Misrepresentation is on the rise in income protection leading to calls for simpler application forms and changes to underwriting, hears Abigail Montrose.
The income protection (IP) market has been growing. However, worryingly this has been accompanied by an increase in misrepresentation and non-disclosure by customers.
The panel at Health & Protection’s Individual Protection Report roundtable at the House of Lords highlighted that this misrepresentation is causing issues in underwriting and claims processes.
For example, they noted there are a range of issues around ex-smoker rates, weight loss medications, mental health and add-on services.
These are adding complexity to the underwriting process said Maria McGarvey, senior underwriter at Gen Re.
“The industry is reacting to the changes; we’ve heard about them and we’ve talked about them, but we are data driven and we always look back with data, so we don’t necessarily have a good understanding of people’s behaviour until it’s in the data,” she said.
“With weight loss drugs, we know they are here and they are here to stay even with the price hikes, but is usage being disclosed or not? We’re a little in the dark about this,” she said.
Underwriting evolves
Helen Croft, head of life and health underwriting UK and Ireland at Scor, pointed out that while underwriters can update risk profiles, this is not the only challenge they are facing.
“If there is something that changes the risk profile, we have to react and adapt to that by putting something into the underwriting process,” she said.
“The biggest challenge we’ve got is the people who are going into manual underwriting and then the conversion of that group.”
Stephanie Charman, CEO of the Association of Mortgage Intermediaries, agreed but thought this could provide more data.
“You get to a point where the data actually shows you that more of those people could move into straight through,” she said.
Croft pointed out that as soon as someone drops out of that straight through process, the conversion drops.
“You’re losing people out of the funnel straight away,” she continued.
“We’ve got to focus on getting people the insurance they want so that the data shows that straight through processing is the best way to do that.

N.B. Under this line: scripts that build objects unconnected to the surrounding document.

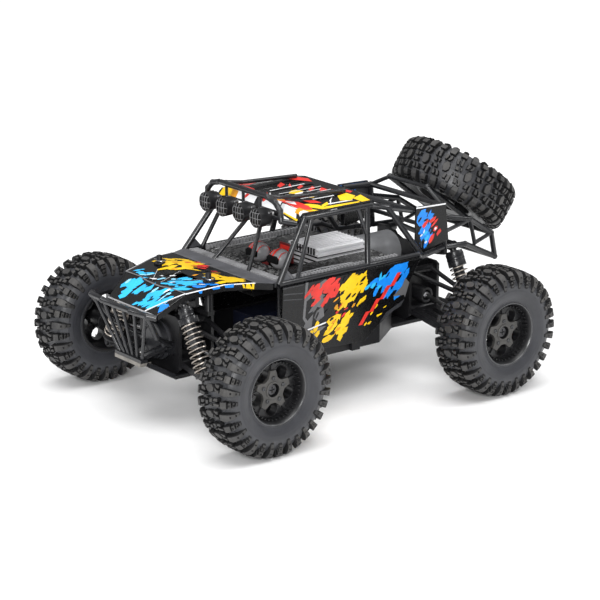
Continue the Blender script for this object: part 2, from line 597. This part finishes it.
# Rolled edge of the hood with its pale bead.
for s in (1, -1):
    lip = Shape()
    top = [(s * x, y, hood_z(x, y) + 0.05) for x, y in outline[1:]]
    low = [(s * (x + 0.4), y, hood_z(x, y) - 4.6) for x, y in outline[1:]]
    lip.tube(top[1:-1] + [(s * 51.8, -77, hood_z(0, -77) + 0.05)], 0.45, 8, 1)
    n = len(top)
    lip.add(top + low, [(i, i + 1, n + i + 1, n + i) if s < 0 else (i, n + i, n + i + 1, i + 1)
                        for i in range(n - 1)], 0)
    # Print that wraps down over the edge: (rear y, front y, drop, mark).
    for y1, y0, drop, mark in ((-78, -87, 4.0, 2), (-79.6, -81.4, 2.6, 0), (-84, -85.6, 3.2, 0),
                               (-93, -100, 2.4, 3), (-103, -109, 1.6, 3), (-116, -119, 2.0, 3)):
        rim_x = [(y, x) for x, y in outline]
        a, b = lerp_table(rim_x, y0)[0], lerp_table(rim_x, y1)[0]
        out = 0.75 if mark else 0.85
        lip.add([(s * (a + out), y0, hood_z(a, y0)), (s * (b + out), y1, hood_z(b, y1)),
                 (s * (b + out + 0.3), y1 - 0.6, hood_z(b, y1) - drop),
                 (s * (a + out + 0.3), y0 + 0.8, hood_z(a, y0) - drop * 0.8)],
                [(0, 1, 2, 3) if s > 0 else (3, 2, 1, 0)], mark)
    lip.piece(f"hood_edge_{'left' if s > 0 else 'right'}",
              [LEAF, WHITE if s > 0 else GREY, YELLOW, BLUE],
              "chassis", slot="hood_print", smooth=True)

# Beads on the nose's front edge, and the folds at its two corners.
front_edge = Shape()
front_edge.tube([(x, -148.9, 89.4) for x in (-30, -15, 0, 15, 30)], 0.6, 8)
front_edge.tube([(24, -139, 96.3), (33.5, -139, 95.6)], 0.5, 8)
front_edge.piece("hood_nose_bead", GREY, "chassis", slot="hood_print", smooth=True)
nose_cut = Shape()
left_fold = ((36.6, -129), (30, -147.6), (16.5, -148.6), (25, -139.5))
right_fold = ((36.6, -129), (30, -147.6), (18.5, -148.6), (27, -141))
fold_bead = ((37, -128), (31, -133.5), (25, -139.5), (16.5, -148.6))
fold_print = ((24.4, -140.8), (30.8, -138.4), (33.2, -139.6), (31.4, -144.6), (29.4, -146.6))
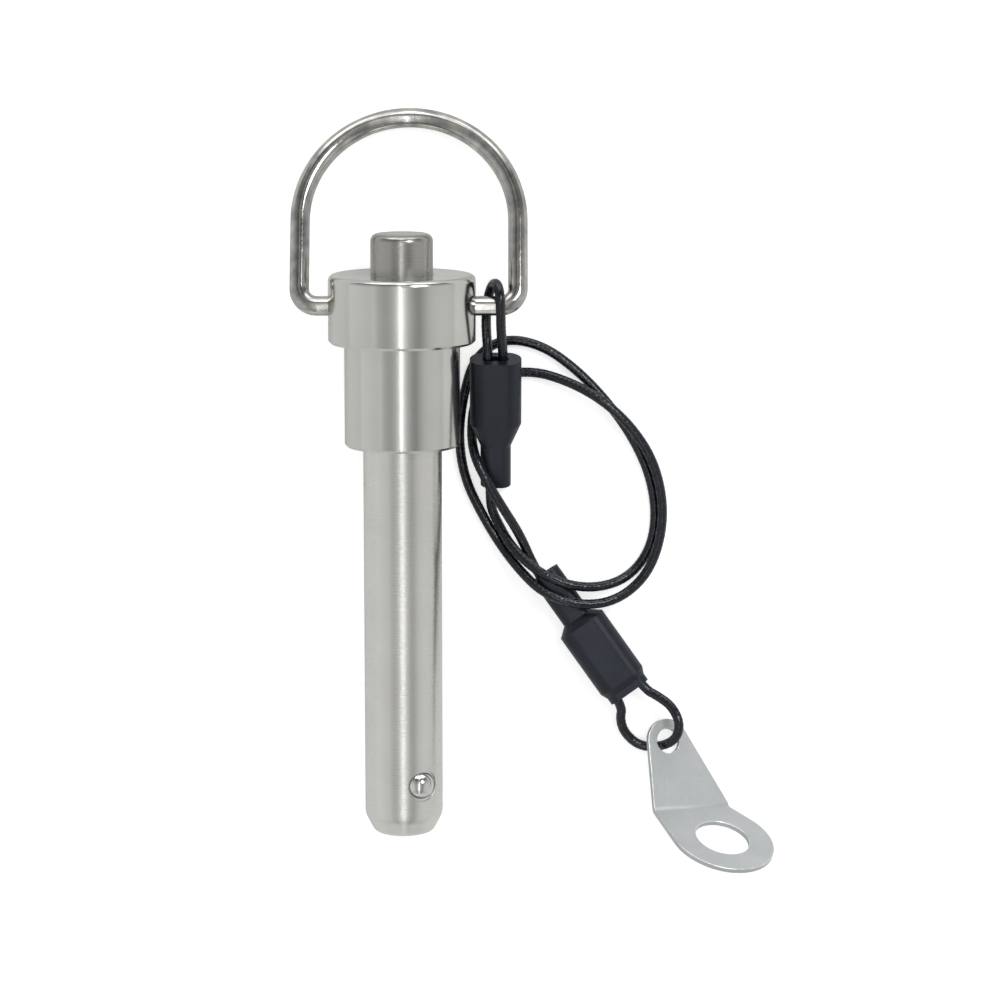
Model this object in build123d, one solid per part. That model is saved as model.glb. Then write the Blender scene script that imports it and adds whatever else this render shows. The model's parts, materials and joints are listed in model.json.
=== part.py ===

“There’s an increase in misrepresentation generally as a result of non-disclosure and this is another part of the underwriting dynamic at the moment and everybody’s paying for this. So the question is, if that’s increasing, how do we get better at identifying it?” she said.
Complicated application forms
One area identified by the panel where misrepresentation can creep in was application forms, with these seen as too complicated.
LifeSearch CEO Debbie Kennedy highlighted the confusion around smoking rates as a key example.
“Now we’re slicing smokers in several different ways to try and price differently, but often people will have smoked for a bit, then stopped, then started again and they might have vaped for a bit and so on,” she said.
“It’s like we’re getting a little too clever with the pricing but it’s not translating into how smoking has or is affecting the customer.
“So I’m not surprised misrepresentation is going up – application forms are sometimes like a memory test and I’m not surprised people sometimes miss some things.”
GP report dilemmas
Another issue raised was GP reports. The waiting time on these could cause the loss of a sale or put advisers off selling the products, thought Roy McLoughlin, board member of the Protection Distributors Group.
“Delays in getting GP reports are a big problem; we’re now being told by lots of surgeries they won’t even look at these for 31 days,” he said.
“Then the insurer might take 40 days before they look at the report so its 70 days before these are dealt with and then other tests and information may be required.
“A couple of things can then happen. A lot of people will just fall out of that process and there is also the worry that a lot of wealth advisers and mortgage advisers will start hearing these stories and just decide to avoid this market,” he added.
Despite the problems there were some advantages to GP reports, pointed out Ken Maxwell, director of John Lamb Hill Oldridge.
“I would love to do away with the GP report because of the time it takes, but at the same time, clients may forget or even fib about conditions or certain things they have done in the past,” he said.
“Our clients have a call with our underwriter as a first stage and we then do pre-underwriting. There are cases where we find the client hasn’t disclosed something, perhaps because they’ve forgotten, but this is in the GP report. We then include this in the application because if we didn’t this might be seen as non-disclosure,” he added.